BARRING A FEW SHARES, THE STOCK EXCHANGE IS IN A ‘SEVERE BEAR MARKET’

BARRING A FEW SHARES, THE STOCK EXCHANGE IS IN A ‘SEVERE BEAR MARKET’

Shares on the JSE have been performing poorly for the past three years, not even keeping pace with inflation, but this has been concealed by the extraordinary performance of just two shares, according to an asset manager. 

The performance of Naspers and SABMiller has masked the severe bear market the rest of the local market is in. 

Local shares, as measured by the FTSE/JSE All Share Index (Alsi), are showing a return of 12.78% a year over the three-year period to the end of March, but over the past year have returned only 3.17%. 

A month before the end of the quarter, at the end of February, the Alsi was showing a loss over 12 months of 3.9%, but if you strip out from the Alsi’s performance the returns made by SABMiller and Naspers, the rest of the aggregated market was actually down nearly 11% over the period. 

The two shares collectively make up about 25% of the index. They were up 26% over the 12 months to the end of February and rose more than 38% in the last four months of 2015 alone. 
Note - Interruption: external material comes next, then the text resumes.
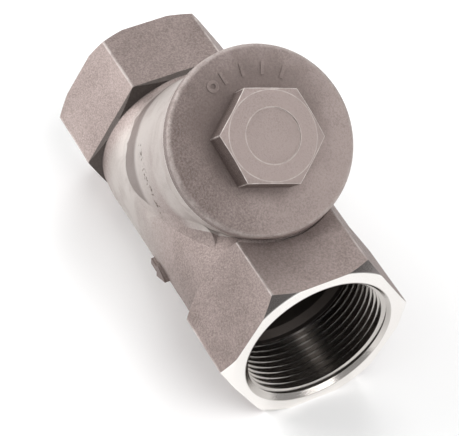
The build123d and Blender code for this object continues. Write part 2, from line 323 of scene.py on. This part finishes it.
def long_wires():
    """Wire number i runs along the tube at its own angle; its radius is the weave's plus a swing times
    the cosine of pi times the crossing number less a half plus i."""
    wire = np.arange(WIRES_AROUND)[:, None]
    crossing = np.linspace(0, WIRES_ALONG, WIRES_ALONG * STEPS_PER_WIRE + 1)[None, :]
    height = mesh_low + crossing / WIRES_ALONG * (mesh_high - mesh_low) + 0 * wire
    angle = wire * 2 * pi / WIRES_AROUND + 0 * crossing
    radius = weave_radius + weave_swing * np.cos(pi * (crossing - 0.5 + wire))
    return tubes(radius, angle, height, closed=False)


def round_wires():
    """Wire number j goes round the tube at its own height; its radius is the weave's less the swing times
    the cosine of pi times the crossing number plus j."""
    wire = np.arange(WIRES_ALONG)[:, None]
    crossing = np.arange(WIRES_AROUND * STEPS_PER_WIRE)[None, :] / STEPS_PER_WIRE
    height = mesh_low + (wire + 0.5) / WIRES_ALONG * (mesh_high - mesh_low) + 0 * crossing
    angle = crossing * 2 * pi / WIRES_AROUND + 0 * wire
    radius = weave_radius - weave_swing * np.cos(pi * (crossing + wire))
    return tubes(radius, angle, height, closed=True)


mesh_long_wires = piece_from_quads("mesh_long_wires", *long_wires())
mesh_round_wires = piece_from_quads("mesh_round_wires", *round_wires())

# %% Put the screen pieces on the screen's body
for piece in (perforated_sheet, lap_seam, mesh_long_wires, mesh_round_wires):
    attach(piece, "screen")
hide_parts("screen_sheet")
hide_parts("screen_sheet")
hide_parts("screen_mesh")
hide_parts("screen_mesh")

# %% [markdown]
# ## Building a finish from nodes
# A finish is a chain of nodes: something measures where a point is, noise breaks it up, and the result
# sets colour, roughness and the height of small bumps. Typing every node out hides that idea, so these
# helpers add one node each and hand back its output, and a finish then reads like a sum.

# %% Node helpers
def new_finish(name):
    """A material with a Principled shader, and the point's own place on the object to start from."""
    material = bpy.data.materials.new(name)
    material.use_nodes = True
    tree = material.node_tree
    tree.nodes.clear()
    shader = tree.nodes.new("ShaderNodeBsdfPrincipled")
    output = tree.nodes.new("ShaderNodeOutputMaterial")
    tree.links.new(shader.outputs["BSDF"], output.inputs["Surface"])
    place = tree.nodes.new("ShaderNodeTexCoord").outputs["Object"]
    return material, tree, shader, place


def fill(tree, socket, value):
    """Links a socket to another node's output, or sets it to a number or a colour."""
    if isinstance(value, bpy.types.NodeSocket):
        tree.links.new(value, socket)
    elif value is not None:
        socket.default_value = value


def arithmetic(tree, operation, *values, clamp=False):
    """One Math node."""
    node = tree.nodes.new("ShaderNodeMath")
    node.operation = operation
    node.use_clamp = clamp
    for socket, value in zip(node.inputs, values):
        fill(tree, socket, value)
    return node.outputs[0]


def vector(tree, operation, *values):
    """One Vector Math node; dot products and lengths come out as numbers."""
    node = tree.nodes.new("ShaderNodeVectorMath")
    node.operation = operation
    for socket, value in zip(node.inputs, values):
        fill(tree, socket, value)
    return node.outputs["Value" if operation in ("DOT_PRODUCT", "LENGTH") else "Vector"]


def rise(tree, value, low, high):
    """Nought below low, one above high, and a smooth rise between; low may be the larger, to fall."""
    node = tree.nodes.new("ShaderNodeMapRange")
    node.interpolation_type = "SMOOTHSTEP"
    fill(tree, node.inputs["Value"], value)
    node.inputs["From Min"].default_value = low
    node.inputs["From Max"].default_value = high
    return node.outputs["Result"]


def noise(tree, place, size, detail=3.0, roughness=0.55, distortion=0.0):
    """Soft random blotches of about the given size, from nought to one."""
    node = tree.nodes.new("ShaderNodeTexNoise")
    fill(tree, node.inputs["Vector"], place)
    node.inputs["Scale"].default_value = 1 / size
    node.inputs["Detail"].default_value = detail
    node.inputs["Roughness"].default_value = roughness
    node.inputs["Distortion"].default_value = distortion
    return node.outputs["Fac"]


def mixed(tree, share, first, second):
    """The first colour where share is nought and the second where it is one."""
    node = tree.nodes.new("ShaderNodeMix")
    node.data_type = "RGBA"
    fill(tree, node.inputs[0], share)
    fill(tree, node.inputs[6], first)
    fill(tree, node.inputs[7], second)
    return node.outputs[2]


def bumps(tree, height, depth, normal=None):
    """Small bumps: the height, from nought to one, times the depth in metres, on top of other bumps."""
    node = tree.nodes.new("ShaderNodeBump")
    node.inputs["Distance"].default_value = depth
    fill(tree, node.inputs["Height"], height)
    if normal is not None:
        fill(tree, node.inputs["Normal"], normal)
    return node.outputs["Normal"]


def blend_numbers(tree, share, first, second):
    """The first number plus the share times the second less the first."""
    return arithmetic(tree, "ADD", first, arithmetic(tree, "MULTIPLY", share, arithmetic(
        tree, "SUBTRACT", second, first)))


def from_pipe(tree, place):
    """Radius about the pipe axis, place along it, and distance from the nearer end face."""
    radius = vector(tree, "LENGTH", vector(tree, "MULTIPLY", place, (0, 1, 1)))
    along = vector(tree, "DOT_PRODUCT", place, (1, 0, 0))
    from_end = arithmetic(tree, "MINIMUM", along, arithmetic(tree, "SUBTRACT", body_length, along))
    return radius, along, from_end


def from_branch(tree, place):
    """Height along the branch axis; radius about it, which is the length of what is left of the point when
    its part along the axis is taken away; and the place measured from the foot of the branch."""
    local = vector(tree, "SUBTRACT", place, tuple(branch_foot))
    height = vector(tree, "DOT_PRODUCT", local, tuple(branch_axis))
    scale = tree.nodes.new("ShaderNodeVectorMath")
    scale.operation = "SCALE"
    scale.inputs[0].default_value = tuple(branch_axis)
    fill(tree, scale.inputs["Scale"], height)
    return height, vector(tree, "LENGTH", vector(tree, "SUBTRACT", local, scale.outputs["Vector"])), local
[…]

As these two shares make up a sizeable portion of the value of all the shares in the market and have a heavy weighting in the Alsi, they have concealed the underlying trend in the Alsi, he says. 

Naspers and SABMiller are special cases, with Naspers gaining from its holding in Tencent, China’s largest internet portal, and SABMiller being the subject of a R1.4-trillion takeover bid by the world’s biggest brewer, Anheuser-Busch InBev. 

Over three years to the end of February 2016, Naspers and SABMiller rose 156%, dramatically boosting the Alsi’s return over this period. 

For the three-year period to the end of February, the Alsi was up 36%, but if you stripped out the performance of the two high-flyers, the Alsi would have shown a very modest 14% return, or an average annual return of about 4.5%. 

The local market appears expensive when companies’ share prices are considered relative to the expected profit the company will make, expressed as earnings per share. 

This is measured by the price to earnings (PE) ratio, which ended the quarter to March at above 20, which is high compared with the JSE’s long-term average PE of about 12. 

However, the current rating of the market is distorted by significantly overpriced rand-hedge industrial companies (companies that make a significant part of their profits outside of South African and in foreign currencies). 

If you exclude these companies, such as Naspers, British American Tobacco, SABMiller, Richemont and MTN, the PE ratio of the Alsi drops to about 11.5. 

This shows that pockests of the market are expensive while others are not. 

Stay invested in local equities, because, over time, the market rewards those who stay invested through both good times and bad, he says. 

Most of the drawdowns averaged eight months in length and were followed by a recovery averaging nine months. Importantly, the recovery left investors better off than they were before the downturn.